The Swiss central bank didn't change its monetary policy today and the key rate is still at -0.75% and the franc is still described as "highly valued".

Since the June meeting, the Swiss franc has depreciated against the euro but appreciated against the dollar. The central bank, therefore, remains in the same position, indicating that it "remains willing to intervene more strongly in the foreign exchange market". This implies that it still intends to use foreign exchange market intervention as the primary instrument of its monetary policy in the coming months.

Interestingly, the central bank announced it will now publish data on the volume of its foreign exchange market interventions on a quarterly basis instead of just annually

Interestingly, the central bank announced it will now publish data on the volume of its foreign exchange market interventions on a quarterly basis instead of just annually. This will therefore provide a clearer picture of the situation. It cannot be ruled out that this decision is linked to the fact that Switzerland is on the US authorities watch list for currency manipulation, and this additional transparency is intended to allay US fears.

Technical revision of the outlook

The interesting element of the September meeting is the upward revision of the outlook for GDP and inflation; although this was clearly expected.

The SNB now believes GDP will contract by around 5% in 2020, compared to -6% at the June meeting, due to the smaller than expected contraction in GDP figures in the second quarter of 2020. It, therefore, seems that it has not changed its scenario or its assumptions and that the change in forecasts is purely technical.

For inflation, the SNB is revising its outlook slightly upwards by forecasting -0.6% for 2020, 0.1% for 2021 and 0.2% for 2022 (compared with -0.7%, -0.2% and 0.2% respectively in June). One might be tempted to see a “less dovish” sign of these upward revisions, but that would probably be a mistake. Anticipating 0.2% inflation by 2022 is low, very low, and implicitly implies that the SNB is aware that it has difficulty in keeping inflation in positive territory on a long-term basis.

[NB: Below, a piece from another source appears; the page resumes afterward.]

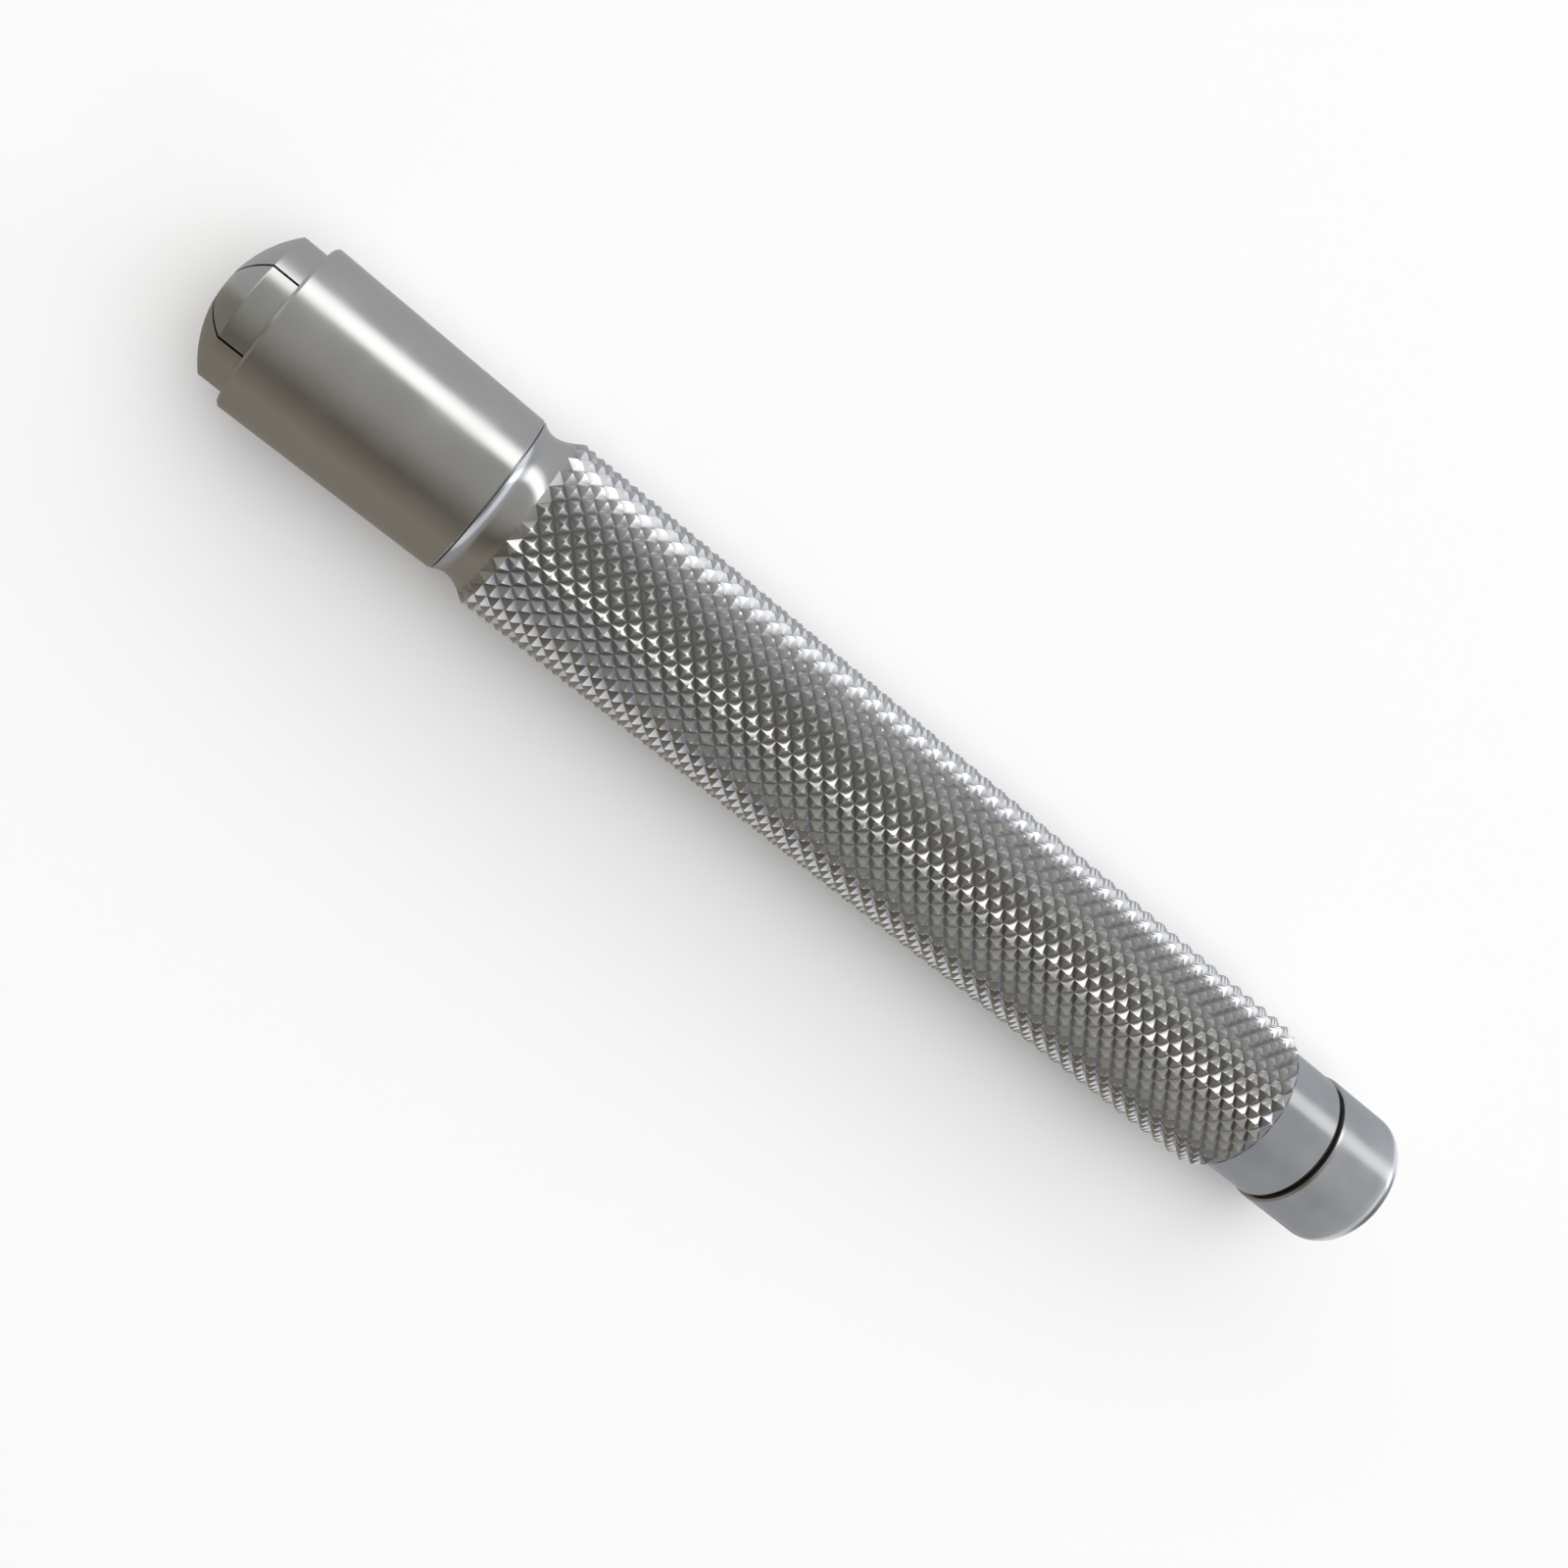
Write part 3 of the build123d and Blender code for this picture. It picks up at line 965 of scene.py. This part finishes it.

In view of the fact that inflation has been negative over seven of the last 20 years (including 2020) and that, with inflation forecasts of 0.1 and 0.2% for 2021 and 2022, the risk of another year of deflation is substantial, achieving its monetary policy goal has become very complicated for the SNB. The risk is, of course, that the inflation target will become less and less credible. In the meantime, the SNB seems to be waiting and keeping its fingers crossed that a better economic situation will one day lead to higher inflation. For the time being, it is clear that such forecasts imply that absolutely no rate increases are expected.

It should be noted that a rate cut is also difficult to envisage at the moment. The ECB would probably have to lower its own rates to see a rate cut in Switzerland, and again, this would depend on the appreciation of the franc that would result from such a decision by the ECB.

No revision of monetary policy in sight

It is also interesting to note that the Swiss central bank does not even communicate about a possible revision of its monetary policy strategy like the Federal Reserve has done, which is now targeting an average inflation rate of 2%, or as the ECB, whose revision is in progress.

Clearly, the SNB is not there yet or does not wish to communicate about this (let's not forget that the SNB has always preferred surprise decisions in the past). Nevertheless, it is possible that the SNB may have to undertake such an exercise in the coming years. For now, it may wish to wait and see what emerges from the ECB's monetary policy review.

Ultimately, as it has done for some time now, the SNB seems to be waiting for better times to see what should be done.